Hernandez showed up to 2006 spring training embarrassingly overweight, and ended up on the disabled list due to “lack of stamina” before the season began. After some conditioning in Omaha, he returned for his season debut in late April. His teammates were not necessarily thrilled to see him.[iv] His performance for the rest of the season did not make them any happier. He mixed in one last high point when he pitched his only career shutout, but more representative of his 2006 was the game when he tied the club record with nine walks, or the time he came to blows with John Buck, his own catcher, in the middle of a game.

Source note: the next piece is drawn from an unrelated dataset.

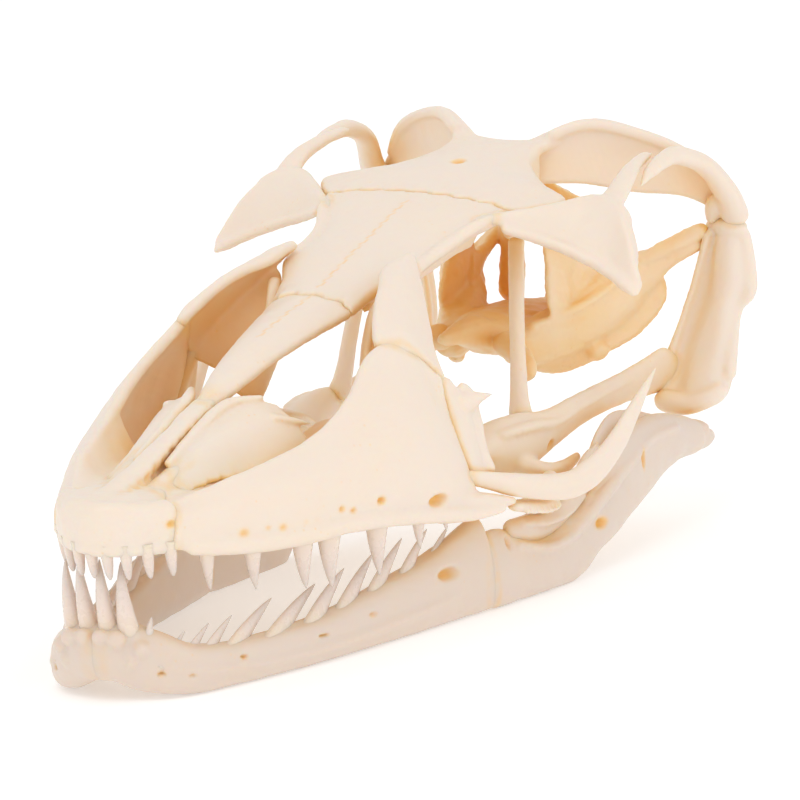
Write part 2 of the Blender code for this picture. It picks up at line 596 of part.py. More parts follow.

He was shipped to Omaha for a while, and got the call back only when the team was out of choices. Hernandez’s tumultuous tenure with KC came to end after the ’06 season when he was cut (to make room on the roster for rule five pick Joakim Soria).

[i] Falkoff, Robert. “Hernandez Pitching Like Big Leaguer.” (August 1, 2002).

[ii] AP. “Don’t flip out—Royals win.” (April 1, 2003).

[iii] Kaegel, Dick. “Hernandez Building Up Strength.” (June 22, 2005).

[iv] McCollough, J. Brady. “A Weighty Presence.” (April 26, 2006).